Cetearyl alcohol often appears on ingredient lists
We all know what fat is. And we all know what alcohol is. But how about a fatty alcohol?
Chemically speaking there isn’t much difference between a fat and an oil. The definition is basically that if it is solid it is a fat, if it is liquid it is an oil. But they are all triglycerides, made up of long fatty or oily chains three of which are linked to a glycerin. If you break down a fat you get glycerin and fatty acids. It is easy to separate these because glycerin is soluble in water so you just wash it out. You are then left with the fatty acids. There are a lot of different kinds of fatty acid but they all share the same basic structure of having a long fat chain with a reactive acid group at the end. Stearic acid is a typical example.
The acid group can be a nuisance because of its reactivity, so the acid group can be transformed into a much less reactive alcohol. And there you have your fatty alcohol. In fact the conversion to an alcohol makes a very interesting waxy material.
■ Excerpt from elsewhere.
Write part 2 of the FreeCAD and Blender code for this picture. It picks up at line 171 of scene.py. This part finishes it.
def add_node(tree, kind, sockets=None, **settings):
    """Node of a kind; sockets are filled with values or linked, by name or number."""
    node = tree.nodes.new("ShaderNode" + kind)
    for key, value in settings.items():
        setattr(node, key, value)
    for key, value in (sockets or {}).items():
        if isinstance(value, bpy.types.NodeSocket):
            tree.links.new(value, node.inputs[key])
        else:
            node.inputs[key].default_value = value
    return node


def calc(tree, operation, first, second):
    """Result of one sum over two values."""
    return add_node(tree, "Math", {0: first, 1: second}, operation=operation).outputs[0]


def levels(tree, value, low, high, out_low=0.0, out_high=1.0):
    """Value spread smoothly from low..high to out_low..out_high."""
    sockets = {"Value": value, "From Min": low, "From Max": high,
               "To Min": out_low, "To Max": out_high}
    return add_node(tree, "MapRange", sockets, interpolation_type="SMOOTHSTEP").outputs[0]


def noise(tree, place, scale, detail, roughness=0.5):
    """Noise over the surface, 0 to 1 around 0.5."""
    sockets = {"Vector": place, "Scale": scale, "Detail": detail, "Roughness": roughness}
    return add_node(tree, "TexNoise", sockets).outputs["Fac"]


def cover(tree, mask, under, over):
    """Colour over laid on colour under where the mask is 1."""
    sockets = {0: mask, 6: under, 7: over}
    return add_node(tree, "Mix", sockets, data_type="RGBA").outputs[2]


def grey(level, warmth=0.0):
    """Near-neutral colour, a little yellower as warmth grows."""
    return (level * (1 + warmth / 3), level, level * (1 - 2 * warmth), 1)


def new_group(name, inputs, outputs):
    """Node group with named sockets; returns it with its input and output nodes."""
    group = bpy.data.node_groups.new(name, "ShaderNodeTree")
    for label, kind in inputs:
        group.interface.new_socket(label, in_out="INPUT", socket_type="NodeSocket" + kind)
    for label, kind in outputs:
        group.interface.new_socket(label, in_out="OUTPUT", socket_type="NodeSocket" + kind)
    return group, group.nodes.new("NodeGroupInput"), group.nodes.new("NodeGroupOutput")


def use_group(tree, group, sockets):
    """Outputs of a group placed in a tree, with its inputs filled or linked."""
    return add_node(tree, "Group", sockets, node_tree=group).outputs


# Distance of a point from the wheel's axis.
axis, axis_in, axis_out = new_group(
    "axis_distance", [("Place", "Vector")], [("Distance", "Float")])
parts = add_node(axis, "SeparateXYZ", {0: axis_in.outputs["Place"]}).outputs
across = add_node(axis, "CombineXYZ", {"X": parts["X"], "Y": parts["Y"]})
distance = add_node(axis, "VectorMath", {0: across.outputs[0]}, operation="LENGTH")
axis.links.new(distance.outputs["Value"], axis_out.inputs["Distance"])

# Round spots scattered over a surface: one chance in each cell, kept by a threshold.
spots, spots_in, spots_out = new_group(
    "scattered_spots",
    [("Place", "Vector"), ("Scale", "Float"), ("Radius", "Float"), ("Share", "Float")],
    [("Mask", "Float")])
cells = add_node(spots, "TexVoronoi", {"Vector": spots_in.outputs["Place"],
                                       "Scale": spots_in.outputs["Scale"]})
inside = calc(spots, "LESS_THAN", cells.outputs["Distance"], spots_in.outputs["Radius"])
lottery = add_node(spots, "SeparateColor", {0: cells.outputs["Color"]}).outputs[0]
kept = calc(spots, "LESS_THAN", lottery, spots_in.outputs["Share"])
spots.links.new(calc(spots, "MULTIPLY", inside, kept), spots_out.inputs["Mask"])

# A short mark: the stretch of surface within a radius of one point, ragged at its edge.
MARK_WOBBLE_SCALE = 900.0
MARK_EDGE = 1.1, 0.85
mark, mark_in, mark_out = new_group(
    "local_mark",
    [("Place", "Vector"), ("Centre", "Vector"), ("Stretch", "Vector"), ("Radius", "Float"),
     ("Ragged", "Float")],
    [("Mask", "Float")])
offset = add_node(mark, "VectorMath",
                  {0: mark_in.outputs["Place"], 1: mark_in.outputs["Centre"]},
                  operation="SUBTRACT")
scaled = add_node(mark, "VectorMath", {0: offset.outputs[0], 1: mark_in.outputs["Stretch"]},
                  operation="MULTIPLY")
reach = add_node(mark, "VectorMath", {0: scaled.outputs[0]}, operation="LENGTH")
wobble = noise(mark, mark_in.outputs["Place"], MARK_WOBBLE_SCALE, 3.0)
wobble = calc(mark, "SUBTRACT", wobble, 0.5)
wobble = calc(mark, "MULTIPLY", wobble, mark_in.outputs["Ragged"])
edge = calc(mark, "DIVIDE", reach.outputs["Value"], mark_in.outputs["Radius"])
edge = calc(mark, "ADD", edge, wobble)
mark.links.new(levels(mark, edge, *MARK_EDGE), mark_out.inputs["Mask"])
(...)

Fatty alcohol chains come in all shapes and sizes and by playing around with different proportions of different alcohols you can get quite a lot of control of the texture of the product you are making.
Cetearyl alcohol is a blend of cetyl and stearyl alcohol and is popular with formulators of beauty products because it is a very versatile choice. It is used in loads of different kinds of products from baby oils to shampoos, but is really useful in skin creams. When you look on ingredient lists you will see that sometimes a whole set of fatty alcohols have been used – this is often evidence of someone spending ages fiddling to get just the effect that they are after. I’ve put a list of some popular fatty alcohols at the bottom of the post. If this post proves popular I might do so posts on some of the other fatty alcohols.
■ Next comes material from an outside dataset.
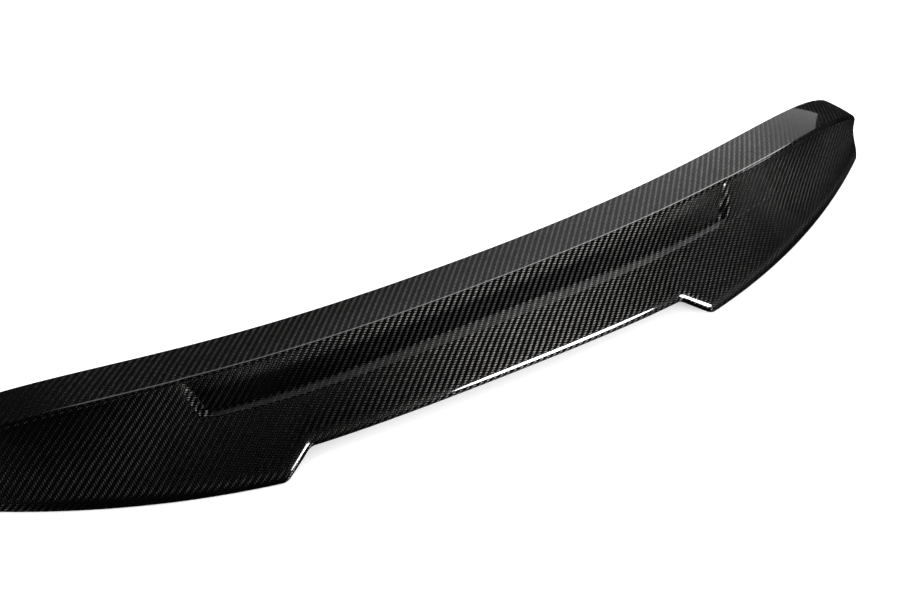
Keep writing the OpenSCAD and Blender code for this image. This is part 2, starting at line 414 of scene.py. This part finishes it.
def stations(form):
    """Places along the shell: even steps, close ones at the notch corners and the recess ends."""
    s = form.s
    lower = 1 - s.end_lean / form.recess_half
    notch_in, notch_out = (s.notch_half_top - NOTCH_MARGIN) / lower, (s.notch_half_low + NOTCH_MARGIN) / lower
    wall_in = form.recess_half - s.recess_corner_r - s.recess_run - WALL_MARGIN
    wall_out = form.recess_half + WALL_MARGIN
    marks = (0, notch_in, notch_out, wall_in, wall_out, form.half)
    half = []
    for a, b, count in zip(marks, marks[1:], STATION_STEPS):
        half += steps(a, b, count)[:-1]
    half.append(form.half)
    return [-u for u in half[:0:-1]] + half


# Objects, nodes and materials

CLOTH_MAP = "Cloth"        # UV map that counts tows
RECESS_SHADE = "RecessShade"              # attribute: painted shade darkening the recess floor (red), and clear coat left off in the recess so that it mirrors no lamp (green)
TWILL_REPEAT = 4.0         # a 2x2 twill repeats after four tows
FLOAT_CELLS = 2.0          # and each tow floats over two
FLOAT_ARCH = 0.45          # share of a float's height that rises and falls along it
GAP_HEIGHT = 0.4           # height of the cloth under which only resin shows, and above which a float is painted brighter towards its crown, a painted highlight
DIM_FLOAT = 0.55           # brightness of the dimmest float


def new_object(name, mesh, mats=()):
    piece = bpy.data.objects.new(name, mesh)
    bpy.context.collection.objects.link(piece)
    for mat in mats:
        mesh.materials.append(mat)
    return piece


def add_node(tree, kind, inputs=None, **settings):
    """Adds a node. inputs maps a socket's name or number to a value or to the socket it is linked from."""
    node = tree.nodes.new(kind)
    for key, value in settings.items():
        setattr(node, key, value)
    for key, value in (inputs or {}).items():
        if isinstance(value, bpy.types.NodeSocket):
            tree.links.new(value, node.inputs[key])
        else:
            node.inputs[key].default_value = value
    return node


def new_material(name):
    mat = bpy.data.materials.new(name)
    mat.use_nodes = True
    mat.node_tree.nodes.clear()
    return mat, mat.node_tree


def twill(tree):
    """2x2 twill from the cloth's own UV map, which counts tows: x across the cross tows,
    y across the long tows. Gives the long tows' mask, the height of the cloth and a random value
    for each float."""
    def calc(operation, a, b=0.0, c=0.0):
        node = add_node(tree, "ShaderNodeMath", operation=operation)
        for socket, value in zip(node.inputs, (a, b, c)):
            if isinstance(value, bpy.types.NodeSocket):
                tree.links.new(value, socket)
            else:
                socket.default_value = value
        return node.outputs[0]

    cloth = add_node(tree, "ShaderNodeUVMap", uv_map=CLOTH_MAP)
    split = add_node(tree, "ShaderNodeSeparateXYZ", {0: cloth.outputs[0]})
    a, b = split.outputs[0], split.outputs[1]
    col, row = calc("FLOOR", a), calc("FLOOR", b)
    turn = calc("FLOORED_MODULO", calc("ADD", col, row), TWILL_REPEAT)
    long_on_top = calc("GREATER_THAN", turn, FLOAT_CELLS - 0.5)

    def float_height(place, across):
        """Round across the tow, and up and down again over the two cells that it floats."""
        side = calc("SUBTRACT", calc("MULTIPLY", calc("FRACT", across), 2.0), 1.0)
        crown = calc("SUBTRACT", 1.0, calc("MULTIPLY", side, side))
        arch = calc("SINE", calc("MULTIPLY", calc("FRACT", calc("MULTIPLY", place, 1 / FLOAT_CELLS)), pi))
        return calc("MULTIPLY", crown, calc("MULTIPLY_ADD", arch, FLOAT_ARCH, 1 - FLOAT_ARCH))

    cross_height = float_height(calc("ADD", col, b), a)
    long_height = float_height(calc("ADD", a, row), b)
    height = add_node(tree, "ShaderNodeMix", {0: long_on_top, 2: cross_height, 3: long_height}).outputs[0]

    # one random value for each float: its tow, and which float of that tow it is
    cross_id = calc("FLOOR", calc("MULTIPLY", calc("ADD", col, b), 1 / TWILL_REPEAT))
    long_id = calc("FLOOR", calc("MULTIPLY", calc("ADD", a, row), 1 / TWILL_REPEAT))
    tow = add_node(tree, "ShaderNodeMix", {0: long_on_top, 2: col, 3: row}).outputs[0]
    which = add_node(tree, "ShaderNodeMix", {0: long_on_top, 2: cross_id, 3: long_id}).outputs[0]
    place = add_node(tree, "ShaderNodeCombineXYZ", {0: tow, 1: which, 2: long_on_top})
    noise = add_node(tree, "ShaderNodeTexWhiteNoise", {0: place.outputs[0]}, noise_dimensions="3D")
    return long_on_top, height, noise.outputs[0]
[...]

Cetearyl alcohol and the other fatty alcohols have had a fairly easy ride from the scaremongers. But the Environmental Working Group rarely let you down when you are looking for nonsense. The Skin Deep database lists it as a suspected environmental toxin. Given that it is easily biodegradable I can’t imagine what gives rise to these suspicions. If you asked the average micro-organism it would probably describe it as not just as readily biodegradable but as positively tasty. Another surprising concern was expressed to me once by a very intelligent and well educated young muslim woman who noticed the word alcohol on the ingredient list for, if I remember rightly, Vaseline Intensive Care Lotion. She was bothered as to whether using it would violate her religion’s ban on alcohol. I was able to reassure her that it had nothing to do with alcohol produced by fermentation.
Another issue is the source of the fat or oil from which the fatty alcohol is derived. Triglycerides are found in all kinds of living organisms. It is perfectly possible to get them from plant or animal sources – or even from more unconventional feedstocks. I doubt it will ever be economical to do so, but it would be quite feasible to produce them from micro-organisms via some kind of biotechnology.
A story went round a couple of years ago that a gang in Peru were extracting fat from human victims for use in cosmetics. It was a gruesome story but the chemistry was straightforward enough. Humans would make as good a source as any. But as exactly the same material can easily be produced from plant sources cheaply and in great quantities I am not sure what exactly the motivation of the Peruvian villains was. The bulk of feedstocks for the cosmetics industry has always been plants, but tallow was used as well until recently. This stopped with the BSE crisis. Governments around the world brought in regulations to ensure that BSE could not get into the food chain. This had the effect of making animal sourced fats more expensive and that has to all intents and purposes stopped their use. Vegetarians would probably be pleased to hear that, but I don’t think any company has made a point of highlighting its vegetarian status.
Fatty alcohols related to Cetearyl alcohol
Notes for Chemists
The CAS numbers for cetearyl alcohol are 67762-27-0 and 8005-44-5. Cetearyl alcohol is the name that you have to use on an ingredient list but it is usually referred to as cetostearyl alcohol. No safety concerns have ever been raised with this material and it is so easily made that it is a very cost effective material in most applications. The thing to watch out for though is the differences between grades. Because it is a blend of fatty alcohols the distribution of chain lengths can vary a lot from supplier to supplier. Particularly where it is being used as an emulsion stabiliser the more diverse the chain length the better it is. Purer is definitely not better. The chain length distribution will have a big effect on the liquid crystal structure too, so it might well affect how actives are delivered from a formulation. Just because this material is cheap and familiar doesn’t mean a formulator can fail to treat it with respect.